* _WHAT YOU ARE ASKED TO DO_: Please output the lines shown below exactly as they appear.

* _SUPPLIED MATERIAL_:
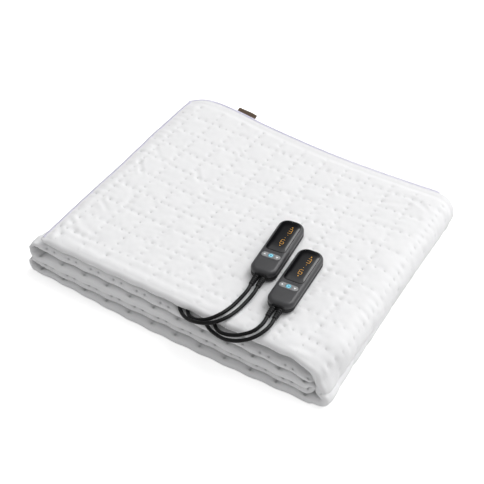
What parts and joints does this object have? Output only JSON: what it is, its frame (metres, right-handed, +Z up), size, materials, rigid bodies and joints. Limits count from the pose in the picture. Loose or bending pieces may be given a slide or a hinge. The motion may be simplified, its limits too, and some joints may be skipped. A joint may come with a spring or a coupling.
{
  "type": "electric underblanket",
  "caption": "Quilted electric underblanket folded flat in layers, with wired hand controls resting on top and their leads tucked into the fold under the top layer.",
  "frame": {"origin": "centre of the folded blanket's footprint, on the surface it lies on", "axes": "+X to the right along the front folded edges, +Y from the front folds to the hemmed back edge, +Z up"},
  "size_m": [0.5014, 0.4472, 0.0951],
  "materials": {
    "cloth": "matt quilted fleece, pale warm grey",
    "label": "woven brown tape, bare",
    "shell": "satin dark grey",
    "black": "satin black",
    "lens": "polished black window",
    "key": "satin mid grey",
    "cord": "smooth black sheath"
  },
  "bodies": {
    "folded_blanket": {"blanket": "cloth", "label": "label", "lower_shell_1": "black", "upper_shell_1": "shell", "lens_1": "lens", "boot_left_1": "black", "boot_right_1": "black", "lower_shell_2": "black", "upper_shell_2": "shell", "lens_2": "lens", "boot_left_2": "black", "boot_right_2": "black", "mains_lead_1": "cord", "blanket_lead_1": "cord", "mains_lead_2": "cord", "blanket_lead_2": "cord", "plug_tail_1": "cord", "plug_tail_2": "cord", "coil_1": "cord", "coil_2": "cord", "plug_1": "black", "plug_2": "black"},
    "key_left_1": {"key_left_1": "key"},
    "key_power_1": {"key_power_1": "key"},
    "key_right_1": {"key_right_1": "key"},
    "key_left_2": {"key_left_2": "key"},
    "key_power_2": {"key_power_2": "key"},
    "key_right_2": {"key_right_2": "key"}
  },
  "joints": [
    {"name": "key_left_1_press", "type": "slide", "parent": "folded_blanket", "child": "key_left_1", "axis": [0, 0, -1], "range_m": [0, 0.0008], "stiffness_N_per_m": 300},
    {"name": "key_power_1_press", "type": "slide", "parent": "folded_blanket", "child": "key_power_1", "axis": [0, 0, -1], "range_m": [0, 0.0008], "stiffness_N_per_m": 300},
    {"name": "key_right_1_press", "type": "slide", "parent": "folded_blanket", "child": "key_right_1", "axis": [0, 0, -1], "range_m": [0, 0.0008], "stiffness_N_per_m": 300},
    {"name": "key_left_2_press", "type": "slide", "parent": "folded_blanket", "child": "key_left_2", "axis": [0, 0, -1], "range_m": [0, 0.0008], "stiffness_N_per_m": 300},
    {"name": "key_power_2_press", "type": "slide", "parent": "folded_blanket", "child": "key_power_2", "axis": [0, 0, -1], "range_m": [0, 0.0008], "stiffness_N_per_m": 300},
    {"name": "key_right_2_press", "type": "slide", "parent": "folded_blanket", "child": "key_right_2", "axis": [0, 0, -1], "range_m": [0, 0.0008], "stiffness_N_per_m": 300}
  ]
}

* _SOLUTION TO THE PROBLEM_:
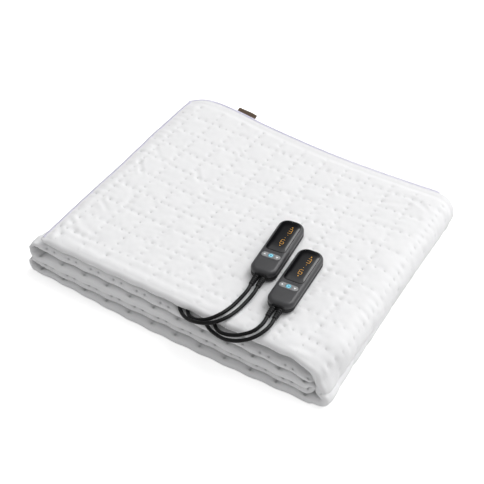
What parts and joints does this object have? Output only JSON: what it is, its frame (metres, right-handed, +Z up), size, materials, rigid bodies and joints. Limits count from the pose in the picture. Loose or bending pieces may be given a slide or a hinge. The motion may be simplified, its limits too, and some joints may be skipped. A joint may come with a spring or a coupling.
{
  "type": "electric underblanket",
  "caption": "Quilted electric underblanket folded flat in layers, with wired hand controls resting on top and their leads tucked into the fold under the top layer.",
  "frame": {"origin": "centre of the folded blanket's footprint, on the surface it lies on", "axes": "+X to the right along the front folded edges, +Y from the front folds to the hemmed back edge, +Z up"},
  "size_m": [0.5014, 0.4472, 0.0951],
  "materials": {
    "cloth": "matt quilted fleece, pale warm grey",
    "label": "woven brown tape, bare",
    "shell": "satin dark grey",
    "black": "satin black",
    "lens": "polished black window",
    "key": "satin mid grey",
    "cord": "smooth black sheath"
  },
  "bodies": {
    "folded_blanket": {"blanket": "cloth", "label": "label", "lower_shell_1": "black", "upper_shell_1": "shell", "lens_1": "lens", "boot_left_1": "black", "boot_right_1": "black", "lower_shell_2": "black", "upper_shell_2": "shell", "lens_2": "lens", "boot_left_2": "black", "boot_right_2": "black", "mains_lead_1": "cord", "blanket_lead_1": "cord", "mains_lead_2": "cord", "blanket_lead_2": "cord", "plug_tail_1": "cord", "plug_tail_2": "cord", "coil_1": "cord", "coil_2": "cord", "plug_1": "black", "plug_2": "black"},
    "key_left_1": {"key_left_1": "key"},
    "key_power_1": {"key_power_1": "key"},
    "key_right_1": {"key_right_1": "key"},
    "key_left_2": {"key_left_2": "key"},
    "key_power_2": {"key_power_2": "key"},
    "key_right_2": {"key_right_2": "key"}
  },
  "joints": [
    {"name": "key_left_1_press", "type": "slide", "parent": "folded_blanket", "child": "key_left_1", "axis": [0, 0, -1], "range_m": [0, 0.0008], "stiffness_N_per_m": 300},
    {"name": "key_power_1_press", "type": "slide", "parent": "folded_blanket", "child": "key_power_1", "axis": [0, 0, -1], "range_m": [0, 0.0008], "stiffness_N_per_m": 300},
    {"name": "key_right_1_press", "type": "slide", "parent": "folded_blanket", "child": "key_right_1", "axis": [0, 0, -1], "range_m": [0, 0.0008], "stiffness_N_per_m": 300},
    {"name": "key_left_2_press", "type": "slide", "parent": "folded_blanket", "child": "key_left_2", "axis": [0, 0, -1], "range_m": [0, 0.0008], "stiffness_N_per_m": 300},
    {"name": "key_power_2_press", "type": "slide", "parent": "folded_blanket", "child": "key_power_2", "axis": [0, 0, -1], "range_m": [0, 0.0008], "stiffness_N_per_m": 300},
    {"name": "key_right_2_press", "type": "slide", "parent": "folded_blanket", "child": "key_right_2", "axis": [0, 0, -1], "range_m": [0, 0.0008], "stiffness_N_per_m": 300}
  ]
}